In the final story science fiction author HG Wells is the hero. He unwittingly uncovers a plot to kill the authors of the books Dracula, Time Machine and War of The Worlds. He happens to be the author of the latter two and soon realizes that someone is out to steal their inventions for their own scrupulous gains. Along the way he is forced to consider the possible effects of altering timelines by the choices he makes in the present moment. He gets caught up in underworld schemes and plots, only to be joined at the last moment by the illustrious Derek Shackleton, antihero of the previous story.
In the end Wells sits in contemplation of the facade Murray had presented to the world, somewhat disillusioned that time travel may not be a good thing after all.

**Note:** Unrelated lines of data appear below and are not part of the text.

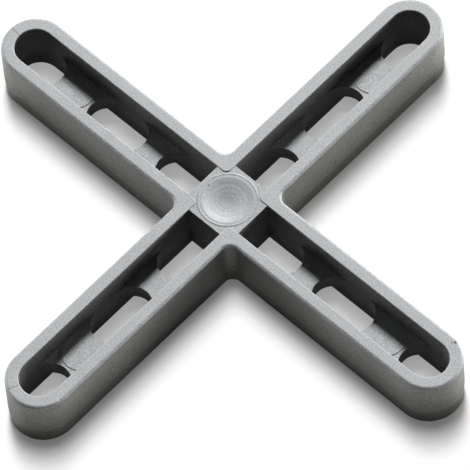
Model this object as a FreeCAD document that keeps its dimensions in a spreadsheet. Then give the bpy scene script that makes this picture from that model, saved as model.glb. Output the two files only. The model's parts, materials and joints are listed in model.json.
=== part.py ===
import FreeCAD, Part
import math
import os
import Sketcher
from FreeCAD import Vector

doc = FreeCAD.newDocument("cross_spacer")

# Driving dimensions of the spacer, in mm and degrees
dimensions = [
    ("armWidth", 5.0, "width of an arm at the rim, the joint it sets"),
    ("armReach", 21.8, "middle of the cross to the tip of an arm at the rim"),
    ("bodyHeight", 4.8, "floor to rim"),
    ("wallThickness", 0.97, "wall round each arm at the rim"),
    ("partingHeight", 1.39, "height of the line where the two mould halves meet"),
    ("partingStep", 0.03, "how far the lower half stands back at that line"),
    ("outerDraft", 1.0, "lean of the outer walls"),
    ("slotDraft", 0.3, "lean of the inner walls above the rungs"),
    ("underDraft", 3.5, "lean of the inner walls below the rungs"),
    ("cornerRadius", 0.76, "round in the four corners between the arms"),
    ("rimRound", 0.23, "round along the outer edge of the rim"),
    ("edgeRound", 0.05, "round along the inner edge of the rim"),
    ("rungThickness", 1.39, "height of the rungs that cross each arm"),
    ("innerWindowEnd", 5.29, "centre of the round end of the window beside the block"),
    ("middleWindowStart", 10.11, "centre of the inner round end of the middle window"),
    ("middleWindowEnd", 12.21, "centre of the outer round end of the middle window"),
    ("endWindowStart", 18.44, "centre of the inner round end of the end window"),
    ("blockWidth", 4.87, "width of the middle block between two opposite hollows"),
    ("blockStep", 0.08, "how far the top of the block lies under the rim"),
    ("tipRound", 0.38, "round on the inner corners where two arm walls meet"),
    ("dishRadius", 2.15, "radius of the dished hollow in the block"),
    ("dishDepth", 0.22, "depth of the hollow"),
    ("lipWidth", 0.1, "width of the raised lip round the hollow"),
    ("lipHeight", 0.03, "height of the lip"),
    ("padRadius", 1.39, "radius of the round pin pad on each outer rung"),
    ("padHeight", 0.06, "height of the pin pad"),
]

sheet = doc.addObject("Spreadsheet::Sheet", "Dimensions")
size = {}
for row, (alias, value, note) in enumerate(dimensions, start=1):
    sheet.set("A%d" % row, str(value))
    sheet.set("B%d" % row, note)
    sheet.setAlias("A%d" % row, alias)
    size[alias] = value
doc.recompute()

# Rules that several features share, each read from the sheet
halfWidth = "(Dimensions.armWidth / 2)"
endCentre = "(Dimensions.armReach - Dimensions.armWidth / 2)"
upperHeight = "(Dimensions.bodyHeight - Dimensions.partingHeight)"
upperHalf = "(%s + %s * tan(Dimensions.outerDraft))" % (halfWidth, upperHeight)
lowerHalf = "(%s - Dimensions.partingStep)" % upperHalf
rungTop = "(Dimensions.partingHeight + Dimensions.rungThickness)"
slotDepth = "(Dimensions.bodyHeight - %s)" % rungTop
slotHalf = "(%s - Dimensions.wallThickness)" % halfWidth
slotLean = "(%s * tan(Dimensions.slotDraft))" % slotDepth
underLean = "(Dimensions.partingHeight * tan(Dimensions.underDraft))"
windowHalf = "(%s - %s)" % (slotHalf, slotLean)
underHalf = "(%s + %s)" % (windowHalf, underLean)
blockHalf = "(Dimensions.blockWidth / 2)"
sinkReach = "(%s + Dimensions.blockStep)" % blockHalf
windowSide = "(%s + %s)" % (blockHalf, slotLean)
underSide = "(%s - %s)" % (windowSide, underLean)
blockTop = "(Dimensions.bodyHeight - Dimensions.blockStep)"
lipTop = "(%s + Dimensions.lipHeight)" % blockTop
dishFloor = "(%s - Dimensions.dishDepth)" % blockTop
padCentre = "((Dimensions.middleWindowEnd + Dimensions.endWindowStart) / 2)"

# The least volume, in mm3, that a cut or a turned feature changes, and the slack in heights, in mm
leastChange = 0.01
tolerance = 0.0001

body = doc.addObject("PartDesign::Body", "Body")
body.Label = "spacer_cross"


def worth(rule):
    """The number that a rule gives now, for the first outline of a sketch."""
    return float(sheet.evalExpression(rule))


def originItem(role):
    for item in body.Origin.OriginFeatures:
        if item.Role == role:
            return item
    raise RuntimeError("no origin item " + role)


def newSketch(name, height=None, role="XY_Plane"):
    sketch = body.newObject("Sketcher::SketchObject", name)
    sketch.AttachmentSupport = [(originItem(role), "")]
    sketch.MapMode = "FlatFace"
    if height:
        sketch.setExpression("AttachmentOffset.Base.z", height)
    return sketch


def line(sketch, start, end):
    return sketch.addGeometry(Part.LineSegment(Vector(*start, 0), Vector(*end, 0)), False)


def arc(sketch, centre, radius, fromAngle, toAngle):
    circle = Part.Circle(Vector(*centre, 0), Vector(0, 0, 1), radius)
    ends = math.radians(fromAngle), math.radians(toAngle)
    return sketch.addGeometry(Part.ArcOfCircle(circle, *ends), False)


def tie(sketch, kind, *where):
    return sketch.addConstraint(Sketcher.Constraint(kind, *where))


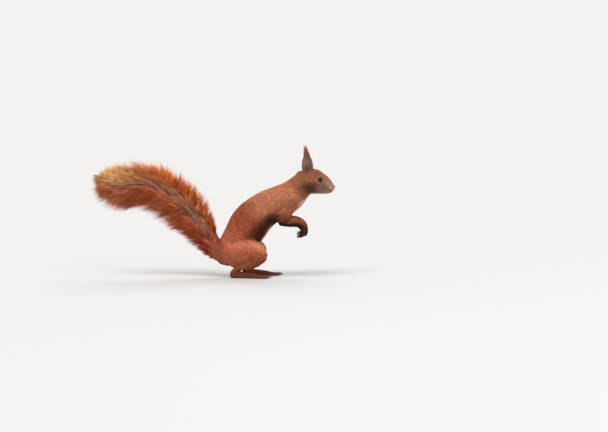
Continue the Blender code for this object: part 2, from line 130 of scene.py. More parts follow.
# Length, depth and width of a tuft in millimetres, tufts to a square millimetre, the way that
# they lie seen from the side (or away from the nose, or along the tail's bone) and their colour.
COATS = {
    "head": Coat(4.0, 1.0, 0.42, 3.2, "nose", CROWN),
    "lower_jaw": Coat(2.6, 0.6, 0.36, 3.4, "nose", MUZZLE),
    "ear": Coat(2.6, 0.35, 0.34, 3.6, (0.0, 1.0), EAR_BACK),
    "neck": Coat(7.0, 2.0, 0.60, 1.8, (-0.85, -0.50), RUSSET),
    "chest": Coat(8.5, 2.4, 0.68, 1.6, (-0.85, -0.50), RUSSET),
    "belly": Coat(9.0, 2.5, 0.72, 1.5, (-0.75, -0.66), FLANK),
    "rump": Coat(9.5, 2.7, 0.75, 1.5, (-0.60, -0.80), HAUNCH),
    "upper_arm": Coat(6.5, 1.6, 0.58, 1.9, (-0.25, -0.97), UPPER_ARM),
    "forearm": Coat(4.0, 0.9, 0.42, 2.6, (0.95, -0.30), FOREARM_TAN),
    "hand": Coat(2.0, 0.2, 0.28, 3.2, (0.10, -1.00), PAW_DARK),
    "thigh": Coat(6.8, 2.0, 0.60, 1.7, (-0.25, -0.97), HAUNCH),
    "shank": Coat(5.0, 1.3, 0.50, 2.2, (-0.45, -0.89), SHANK_BROWN),
    "foot": Coat(2.4, 0.3, 0.32, 2.8, (1.00, -0.10), FOOT_BROWN),
    "tail": Coat(9.0, 0.8, 0.55, 1.2, "bone", CORE_GREY),
}
NOSE_HAIR = 0.36  # length of the hair at the nose, as a share of the head's
NOSE_HAIR_BAND = (2 * MM, 34 * MM)  # from the nose, where it grows to its full length
EYE_HAIR_BAND = (4.5 * MM, 11 * MM)  # from the eye's axis, the same
EYE_BARE = 3.9 * MM
NOSE_BARE = 2.4 * MM
ROOT_SINK = 0.25 * MM  # how deep a tuft's root is set in the skin
FLOOR_CLEARANCE = 0.2 * MM
LOCK_SIZE = 9  # tufts in a lock
LOCK_PULL = 0.32  # how far tufts lean towards the middle of their lock
LOCK_REACH = 0.8 * MM
TUFT_SHADES = np.array((0.70, 1.0, 1.14))  # from root to tip
TUFT_PROFILE = (0.7, 1.0)  # share of the width at each step before the tip
PIECE_LIMIT = 19000  # tufts in one piece
PATCH = 0.003  # size of a tuft's place on the skin's map
GROUPS = {
    "coat_head": ("head", "lower_jaw", "ear"),
    "coat_fore": ("neck", "chest", "upper_arm"),
    "coat_trunk": ("belly", "rump"),
    "coat_arms": ("forearm", "hand"),
    "coat_legs": ("thigh", "shank"),
    "coat_feet": ("foot",),
    "coat_tail": ("tail",),
}
SLOTS = {"coat_feet": "paw", "coat_tail": "brush"}  # all other groups are in the slot coat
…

Best part of story, including ending:
The story is well written, but anyone hoping for a true time travel experience may end up feeling a tad disappointed.
Best scene in story:
Gilliam Murray has set up an elaborate train time travel experience and has spared no expense to make people believe they have actually traveled through time. There is one scene where we ride with the passengers on this journey, forward in time to the scene of a great battle in the year 2000. It is fun to see the lengths that Murray has to go to in order to convince any who might be skeptical that they are indeed experiencing time travel to another dimension. The description of a future London, which includes images of fragments of Big Ben in a dried up desert, makes for a bit of a chuckle too.
Opinion about the main character:
HG Wells is technically the main character, even though he seems to take a lesser role in the first two stories. He is a good man, with good intentions to help others through his writing and his exploration of the concepts of time travel adds curiosity and fascination to the story.